The simple reason for the difference in flow speeds is density. It is
density x velocity which must remain roughly the same in order to mainatin a steady mass flux around the conveyor belt.
Hence, the high density at the base of the Sun’s convective layer means that the flow has to be slower in order to maintain the same mass flux.
” that sunspots are not rooted to the bottom of the Conveyor Belt, after all? “That’s one possibility” he notes. “Sunspots could be moving because of dynamo waves or some other phenomenon not directly linked to the belt.””
Once the sun was green and full of water. But the Sun people started burning fossil fuels. Soon the greenhouse effect made the sun hotter and hotter, so hot that the Sun people stayed in their sun cities and equipped them with huge A/C units. The exhaust heat from these fusion driven units was so hot that it was pure plasma and the sun became hotter still.
Today we can see the cities of the Sun people as sunspots. They float on the molten surface of the sun and are sometimes drawn back into the depth of the Sun only to reappear several decades later at a different place.
Bang bang you’re dead brush your teeth and go to bed…
Just the facts: Notice if anyone will take note. This is the type of responses that we need It does list in detail that NASA is not very professional in this area anyway… Any organization that is unable to eject J Hansen cannot be professional
@Philip T. Downman (21:38:02)
————————————————————-
He said the exact opposite less than four years ago.
————————————————————-
“But for a scientist that’s exactly the right thing to do if he has been proven wrong, isn’t it?”
If he accepted the fact that he _could_ be wrong in both cases: yes
If he rang the alarm bell in both cases (stephen S., was iceage alarm – now we al gonna burn): no
Leif @ur momisugly 21:45:36 Thanks.
Bill Parsons @ur momisugly 22:02:51 I’m impressed.
================
I’m kinda lost here. I read that entire article twice and never saw the word “robust”. I’m not sure what to make of this. Without something being robust, I don’t really know what to do.

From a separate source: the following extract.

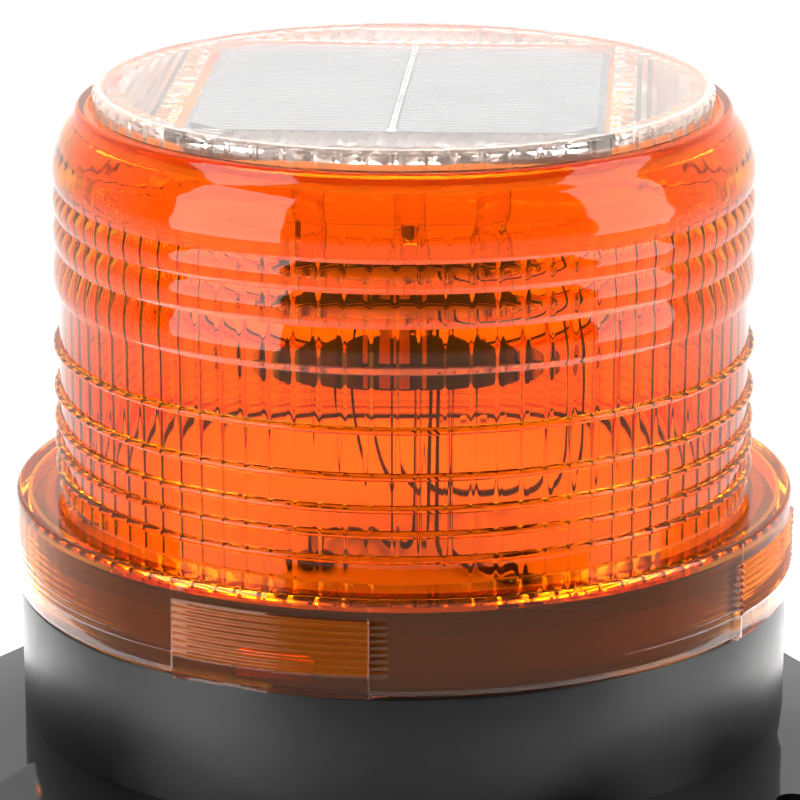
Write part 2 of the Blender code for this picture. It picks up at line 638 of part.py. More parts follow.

I got no qualms with Hathaway being wrong on previous occasions….. Science is about being wrong, usually more times than you are right…. Disproving hypothesis’s and changing to another hypothesis to explain observations is what scientists do.
… at least he isn’t discarding data so that his hypothesis or predictions remains intact…. That’s what we’ve all been whinging about with the AGW’ers.
I applaud his continued enthusiasm for his chosen field… Must be an exciting time now, with a new satellite up an’ all:-)
Where’s the Coriolis force in all this?
Where’s a current on (in) a spherical body, there’s Coriolis force, I learned in Physics.
And what would/could Coriolis force add to this matter?
From the number of different predictions about the solar cycle on Leif’s presentation it looks like no one really has a clue! Maybe it’s chaotic like the climate? And they’re trying to tell us that they can model chaos?
If the plasma is moving with a greater momentum would that make it less vulnerable to the formation of sunspots?
I do not have any problem with the Science behind Hathaway, only the sensational way it is reported.
It appears to me someone “Lisa Rightmire, a student of Hathaway from the University of Memphis” has finally done what should have been done all along and it has made their previous work and pronouncements look foolish.
I vividly recall as a second year geology student, ‘Lo, all those years ago’, – 42 actually, – writing as part of a response to a question on a solar cause for the Pleistocene Ice Ages, “The Sun’s energy output is relatively constant and not variable enough to cause or end an Ice Age. Solar physics are well understood.”
I blush to recall the casual certainty of that answer, but I was repeating the “Consensus” at the time as it was taught to me. It seems that the more we know, it shows us how little we know.
Perhaps the Sun is a barely perceptible variable star on a scale of centuries ?.